In June, Tony Visca, the co-owner of the Pedal Pub, came to council to explain he was having problems getting his licence renewed by the Region. He was hoping for council support for the two most popular routes.
The Region is opposed to the attraction being operated on regional roads, and the route includes Niagara Stone Road, although for only a short distance between a winery and a brewery, two popular stops.
The Region has asked for input from council, and at Wednesday’s extension of this week’s council meeting, a staff report was discussed and a decision made, which was to tell the Region because of safety and noise concerns, the Pedal Pub is not considered appropriate in town.
The report from town staff said that without passing a bylaw that bans the Pedal Pub from town roads, there is nothing that can be done to restrict it to certain routes.
Last year was the Pedal Pub’s first season, with two bikes and two preferred routes, one sticking to town roads, the other also using regional roads, the report says. In addition to safety concerns on busy rural and urban roads, there have also been noise complaints from residents living on or near one of the chosen routes.
Visca told council in June the driver avoids Niagara Stone Road whenever possible, and keeps to the side when necessary, but can’t avoid it entirely on its preferred route.
One complaint came from a Garrison Village resident, who said last season the pub on wheels made its way through the residential neighbourhood, with patrons who were “loud and partying.”
Visca says his “pub pilots” play music at lower volumes in residential neighbourhoods, and turn it up when they move away from homes.
Lord Mayor Betty Disero told councillors Monday that the Region has found the first route to be unacceptable, and was asking for input from the Town on the second route, which goes through the residential neighbourhood. The suggested route would travel along Butler Street, through Butler’s Burial Ground and over a narrow bridge, used by pedestrians, and then through Garrison Village.
The wide bicycle would take up the whole width of the path, which would be unsafe for pedestrians who would have to move off it, councillors were told by interim CAO Sheldon Randall.
It’s loud, and not appropriate for a residential neighbourhood, he added.
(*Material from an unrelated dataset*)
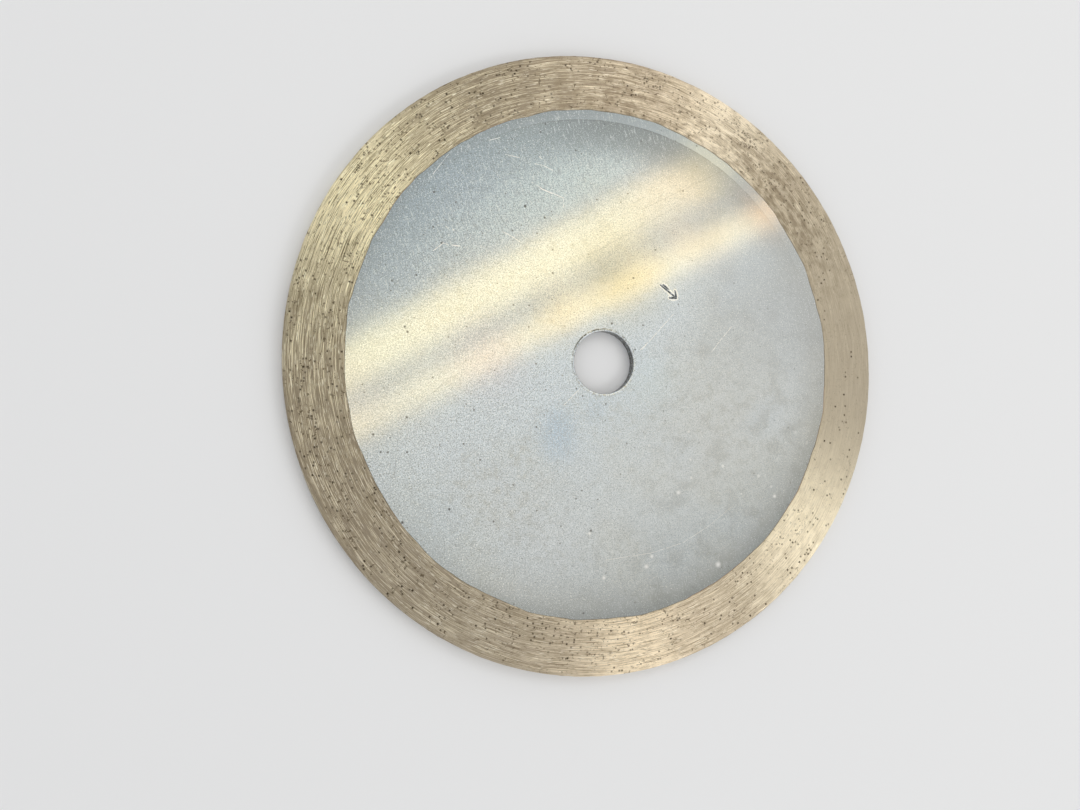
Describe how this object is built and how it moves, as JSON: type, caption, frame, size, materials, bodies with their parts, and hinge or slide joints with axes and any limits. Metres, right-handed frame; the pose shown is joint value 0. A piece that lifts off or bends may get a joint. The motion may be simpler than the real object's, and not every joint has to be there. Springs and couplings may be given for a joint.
{
  "type": "diamond blade",
  "caption": "Flat round cutting blade: ground steel core with a central arbor bore and a wide continuous sintered diamond rim keyed and brazed round its edge.",
  "frame": {"origin": "centre of the arbor bore, in the middle of the blade's thickness", "axes": "+Z along the arbor axis, out of the marked face; +X and +Y in the plane of the blade"},
  "size_m": [0.125, 0.125, 0.0024],
  "materials": {
    "core_steel": "ground and fine-blasted steel with a thin blue-white passivated film, satin",
    "braze_copper": "copper-rich braze, dull, hidden but for its edge",
    "rim_bronze": "sintered bronze with dark diamond grit, dressed with fine concentric grinding streaks"
  },
  "bodies": {
    "root": {"steel_core": "core_steel", "braze_foil": "braze_copper", "diamond_rim": "rim_bronze"}
  },
  "joints": []
}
“When it comes to lifestyle and safety of residents,” said Coun. Wendy Cheropita, “this is something all residents are against. As much as it is something visitors like, I would say it negatively impacts residents.”
Cheropita suggested there might be other areas in Niagara where the Pedal Pub would be welcome.
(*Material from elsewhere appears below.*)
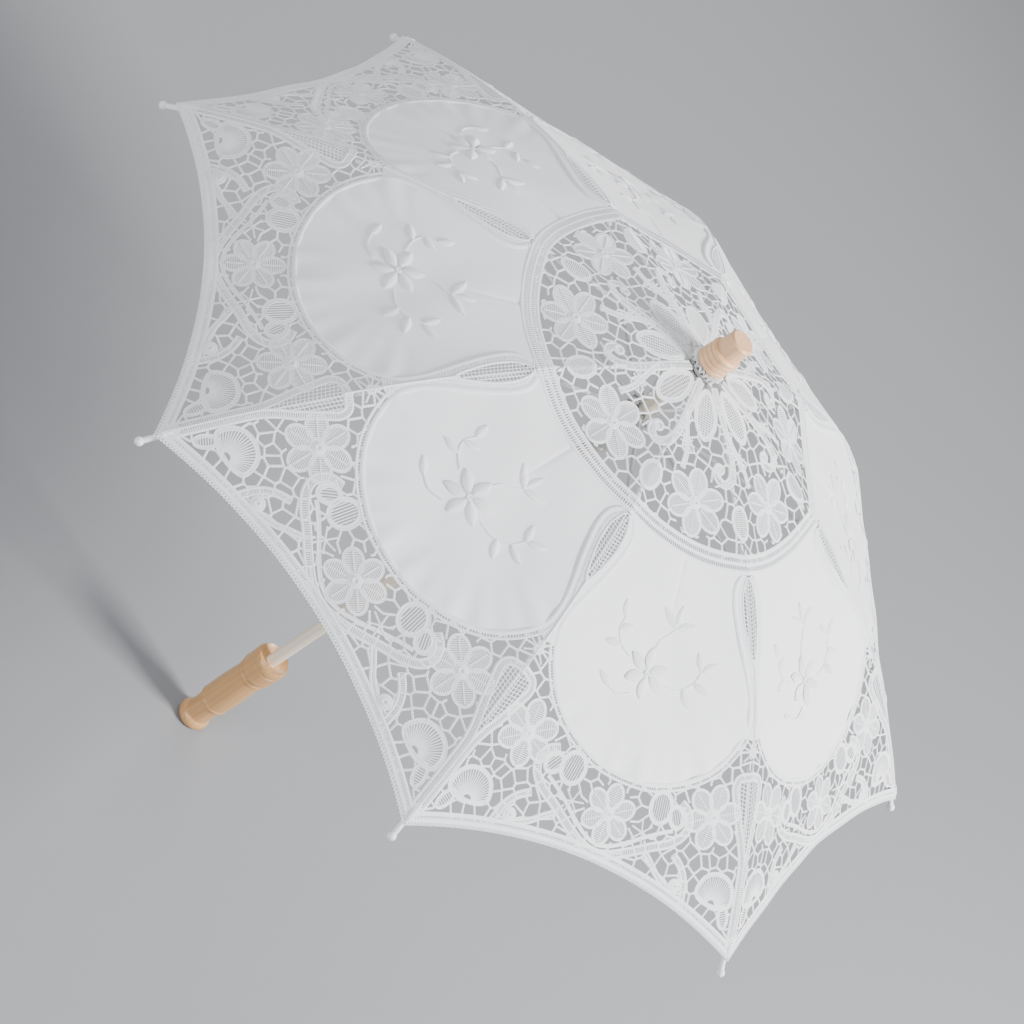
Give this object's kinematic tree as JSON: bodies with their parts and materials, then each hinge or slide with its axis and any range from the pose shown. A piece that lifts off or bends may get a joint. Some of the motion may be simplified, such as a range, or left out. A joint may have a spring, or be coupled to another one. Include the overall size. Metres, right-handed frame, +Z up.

“We may not be putting this group out of business, we may be offering them an opportunity where they would be welcome.”
“I think there is a place for it, but I have some serious concerns about the routes that are going though town,” agreed Coun. Norm Arsenault.
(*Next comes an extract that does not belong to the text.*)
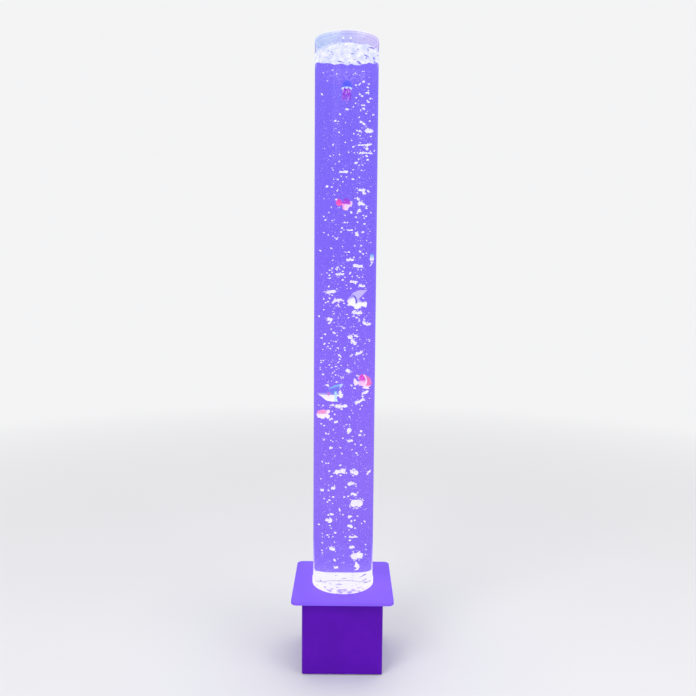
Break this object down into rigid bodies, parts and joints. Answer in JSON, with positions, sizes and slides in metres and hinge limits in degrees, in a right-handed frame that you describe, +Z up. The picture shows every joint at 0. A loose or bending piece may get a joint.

In addition to safety, he added, “it has kind of a carnival feel to it. I agree there are better places where it could do quite well, but I’m not in support with keeping it here.”
Coun. John Wiens said he was disappointed last year when the Region issued a licence for the Pedal Pub company to operate in NOTL, without asking the town councillors whether they approve of the operation. For him, he said, the answer is “a big no, because of safety, and because of the noise and singing going through residential areas. I don’t think it’s appropriate.”
Although Coun. Allan Bisback also said he finds it safety issue, he asked about discussing alternative routes with the business owners, but was told by Randall he didn’t think there could be routes that wouldn’t take it on regional roads or through residential neighbourhoods.
“There are a lot of challenges with this. I’m not sure we can achieve a route that will not have an impact on residents,” said Randall.
Coun. Gary Burroughs suggested council recommend to the Region that the licence not be renewed, and Coun. Clare Cameron asked that the recommendation include that council discussed safety, traffic congestion and proximity of routes to residential areas as their main concerns.
Randall said the comments would be forwarded to the Region, and the Town could discuss a bylaw banning pedal pubs from Town roads.